1. Device for continuous winding of webs (11), preferably webs made of thermoplastic synthetic material, onto winding shafts or winding cores (9) to winding rollers,

with arms (10) supporting the winding shaft (9) that is preferably equipped with a drive,

with a pressure roller (38) that can be engaged on the winding shaft (9) or winding core, or the forming winding roller, respectively, whereas the pressure roller (38) is supported in at least one steering rod (31), which is pivot-connected to the first ends of two guides (20, 32) by means of joints (30, 33), and whereas the steering rod (31), or one of the guides (20, 32) is equipped with a drive unit (21, 23), and

with a knife (19) separating the web (11) during a roller change,

whereas the other ends of the guides (20, 32) are pivot-supported in the frame (1) by means of the joints (7, 34), characterized

that the other ends of the guides (20, 32) are pivot-supported in the frame (1) by means of joints (7, 34),

that the guides (20, 32) are comprised of front guides (20) facing the winding roller, which are longer than the rear guides (32), and

that the rear shorter guides (32) extend at an acute angle toward the longer front guides (20) starting from their pivot bearings (34) on the frame.
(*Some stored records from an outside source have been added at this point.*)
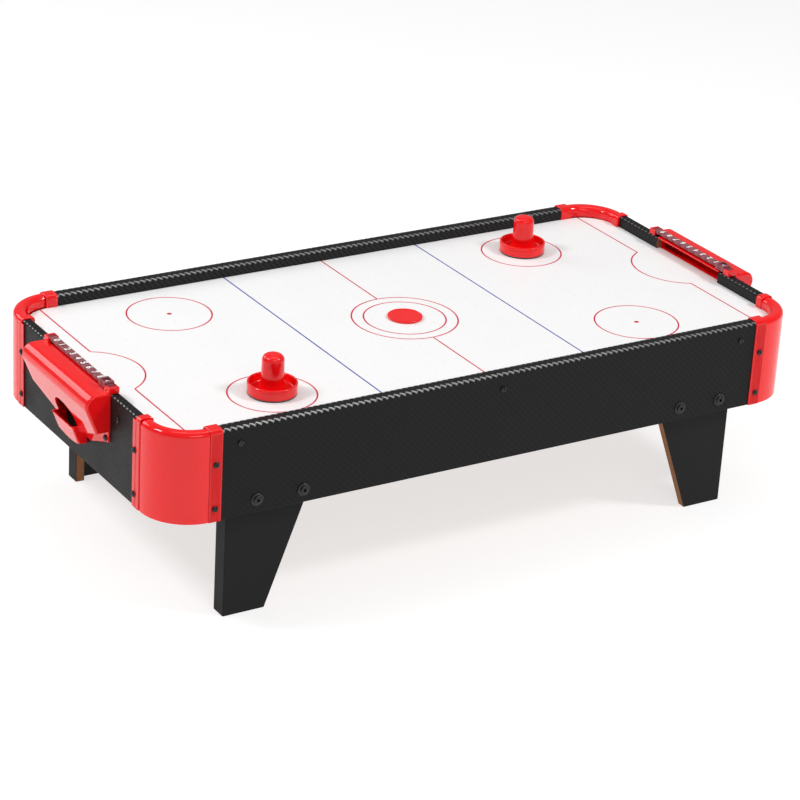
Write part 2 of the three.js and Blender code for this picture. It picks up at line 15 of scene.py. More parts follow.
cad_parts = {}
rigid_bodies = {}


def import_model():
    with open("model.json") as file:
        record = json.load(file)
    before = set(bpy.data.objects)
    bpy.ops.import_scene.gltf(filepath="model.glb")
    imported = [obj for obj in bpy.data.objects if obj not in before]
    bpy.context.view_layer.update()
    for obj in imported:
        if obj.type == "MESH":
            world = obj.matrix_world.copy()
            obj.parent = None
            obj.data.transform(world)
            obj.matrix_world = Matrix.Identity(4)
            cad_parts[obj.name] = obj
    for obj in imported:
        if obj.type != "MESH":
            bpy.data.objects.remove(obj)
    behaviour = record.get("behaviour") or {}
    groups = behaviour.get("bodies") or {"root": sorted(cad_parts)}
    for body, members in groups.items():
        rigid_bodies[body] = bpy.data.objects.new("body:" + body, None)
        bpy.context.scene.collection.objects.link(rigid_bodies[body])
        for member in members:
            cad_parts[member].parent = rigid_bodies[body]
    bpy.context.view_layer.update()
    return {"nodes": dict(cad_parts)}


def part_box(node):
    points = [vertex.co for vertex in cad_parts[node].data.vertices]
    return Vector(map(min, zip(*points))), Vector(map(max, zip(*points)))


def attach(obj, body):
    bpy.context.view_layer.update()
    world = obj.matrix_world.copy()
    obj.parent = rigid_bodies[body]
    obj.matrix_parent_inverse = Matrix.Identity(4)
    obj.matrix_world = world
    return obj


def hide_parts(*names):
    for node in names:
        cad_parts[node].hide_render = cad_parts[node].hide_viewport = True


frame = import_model()
MM = 0.001


def link(thing):
    bpy.context.scene.collection.objects.link(thing)


def node_box(node):
    """The lowest and highest corners of a CAD node, in millimetres."""
    low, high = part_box(node)
    return low / MM, high / MM


def node_middle(node):
    low, high = node_box(node)
    return (low + high) / 2


# ---------- driving dimensions, from the frame ----------
PANEL_LOW, PANEL_HIGH = node_box("back_panel")
END_LOW, END_HIGH = node_box("right_end_panel")
FIELD_LOW, FIELD_HIGH = node_box("playing_surface")
HALF_WIDTH = PANEL_HIGH.y
LONG_INNER = PANEL_LOW.y
LONG_HALF = PANEL_HIGH.x
HALF_LENGTH = END_HIGH.x
END_INNER = END_LOW.x
END_HALF = END_HIGH.y
PANEL_BOTTOM = PANEL_LOW.z
RAIL_TOP = PANEL_HIGH.z
FIELD_TOP = FIELD_HIGH.z
RAIL_ROUND = 3  # rounding of the panels' top edges
MOUTH_HALF = 64  # half width of a goal mouth
GAP = 0.3  # clearance between pieces that touch
SEAT = 0.05  # how far a screw's head stands off what it is screwed to
MOUTH_LOW = FIELD_LOW.z - GAP
DIGIT_PITCH = 14.05  # from one digit of a score bar to the next
CORNERS = (("front_left", -1, -1), ("front_right", 1, -1), ("back_left", -1, 1), ("back_right", 1, 1))

# ---------- camera ----------
CAMERA_AZIMUTH = math.radians(-32.78)
CAMERA_ELEVATION = math.radians(24.27)
CAMERA_ROLL = math.radians(3.38)
CAMERA_DISTANCE = 3.4602
CAMERA_TARGET = Vector((0.0062, 0.0097, 0.1118))
CAMERA_LENS = 128.39
CAMERA_SENSOR = 36
CAMERA_REACH = 50


def add_camera():
    level = math.cos(CAMERA_ELEVATION)
    back = Vector((math.sin(CAMERA_AZIMUTH) * level, -math.cos(CAMERA_AZIMUTH) * level,
                   math.sin(CAMERA_ELEVATION)))
    right = Vector((math.cos(CAMERA_AZIMUTH), math.sin(CAMERA_AZIMUTH), 0))
    up = back.cross(right)
    turn = Matrix.Rotation(CAMERA_ROLL, 3, back)
    axes = Matrix((turn @ right, turn @ up, back)).transposed()
    data = bpy.data.cameras.new("camera")
    data.lens = CAMERA_LENS
    data.sensor_width = CAMERA_SENSOR
    data.clip_end = CAMERA_REACH
    camera = bpy.data.objects.new("camera", data)
    link(camera)
    camera.matrix_world = Matrix.Translation(CAMERA_TARGET + back * CAMERA_DISTANCE) @ axes.to_4x4()
    bpy.context.scene.camera = camera


add_camera()


# ---------- material graphs ----------
class Graph:
    """A Principled material with short calls for the nodes used here."""

    def __init__(self, name, **sockets):
        self.material = bpy.data.materials.new(name)
        self.material.use_nodes = True
        self.tree = self.material.node_tree
        self.shader = self.tree.nodes["Principled BSDF"]
        for socket, value in sockets.items():
            self.set(self.shader, socket.replace("_", " "), value)

    def set(self, node, socket, value):
        """Links a socket to another node's output, or sets its own value."""
        target = node.inputs[socket]
        if isinstance(value, bpy.types.NodeSocket):
            self.tree.links.new(value, target)
        else:
            target.default_value = value

    def node(self, kind):
        return self.tree.nodes.new("ShaderNode" + kind)

    def math(self, operation, *values):
        node = self.node("Math")
        node.operation = operation
        for i, value in enumerate(values):
            self.set(node, i, value)
        return node.outputs[0]

    def plus(self, a, b):
        return self.math("ADD", a, b)

    def minus(self, a, b):
        return self.math("SUBTRACT", a, b)

    def times(self, a, b):
        return self.math("MULTIPLY", a, b)

    def ratio(self, a, b):
        return self.math("DIVIDE", a, b)

    def mix(self, factor, a, b):
        node = self.node("Mix")
        node.data_type = "RGBA"
        for socket, value in ((0, factor), (6, a), (7, b)):
            self.set(node, socket, value)
        return node.outputs[2]

    def place(self):
        """X, Y and Z in the frame, in millimetres."""
        return self.coordinates("Object")

    def along(self):
        """How far along and around the wrapped board, in millimetres."""
        return self.coordinates("UV")[:2]

    def coordinates(self, kind):
        source = self.node("TexCoord")
        scaled = self.node("VectorMath")
        scaled.operation = "SCALE"
        self.set(scaled, 0, source.outputs[kind])
        self.set(scaled, "Scale", 1 / MM)
        split = self.node("SeparateXYZ")
        self.set(split, 0, scaled.outputs[0])
        return tuple(split.outputs)

    def noise(self, size, detail=2, stretch=(1, 1, 1)):
        """Soft noise from 0 to 1 with features about size millimetres across."""
        place = self.node("TexCoord")
        turn = self.node("Mapping")
        self.set(turn, "Scale", stretch)
        self.set(turn, 0, place.outputs["Object"])
        node = self.node("TexNoise")
        self.set(node, "Vector", turn.outputs[0])
        self.set(node, "Scale", 1 / (size * MM))
        self.set(node, "Detail", detail)
        return node.outputs["Fac"]

    def between(self, value, low, high, to_low=0, to_high=1):
        """Value carried from low..high to to_low..to_high, and held at both ends."""
        node = self.node("MapRange")
        for socket, number in enumerate((value, low, high, to_low, to_high)):
            self.set(node, socket, number)
        return node.outputs[0]

    def edges(self, radius):
        """About 1 on sharp convex edges and 0 on open faces."""
        bevel = self.node("Bevel")
        bevel.samples = 4
        self.set(bevel, "Radius", radius * MM)
        geometry = self.node("NewGeometry")
        dot = self.node("VectorMath")
        dot.operation = "DOT_PRODUCT"
        self.set(dot, 0, bevel.outputs[0])
        self.set(dot, 1, geometry.outputs["Normal"])
        return self.between(dot.outputs["Value"], 0.98, 0.8)

    def colour(self, value):
        self.set(self.shader, "Base Color", value)

    def roughness(self, pattern, low, high):
        """Roughness that follows a noise pattern from low to high."""
        self.set(self.shader, "Roughness", self.between(pattern, 0.3, 0.7, low, high))

    def bump(self, height, distance):
        node = self.node("Bump")
        self.set(node, "Height", height)
        self.set(node, "Distance", distance * MM)
        self.set(self.shader, "Normal", node.outputs[0])


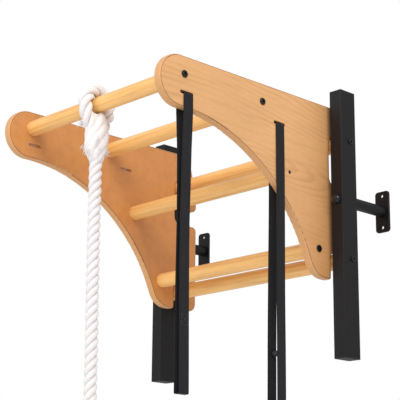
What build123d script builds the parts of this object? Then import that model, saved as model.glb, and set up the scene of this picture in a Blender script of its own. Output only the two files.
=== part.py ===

2. Device according to claim 1, characterized that the pressure roller (38) is supported between steering rods (31), which each are pivot-connected to two guides (32), the other ends of which are pivot-supported in the frame.

3. Device according to claim 1, characterized that the drive unit consists of a piston/cylinder unit (21, 23).

4. Device according to claim 1, characterized that the pressure roller (38) is supported between sections of at least one steering rod (31), which protrude the guides facing the winding roller.

5. Device according to claim 1, characterized that the guides (32, 20) are supported on a carriage (2) that can be moved in a frame.

6. Device according to claim 5, characterized that the carriage (2) is equipped with a controlled drive, which moves the same once the path of the approximate straight guide of the system consisting of the guides (32, 20) and the steering rods (31) has been depleted.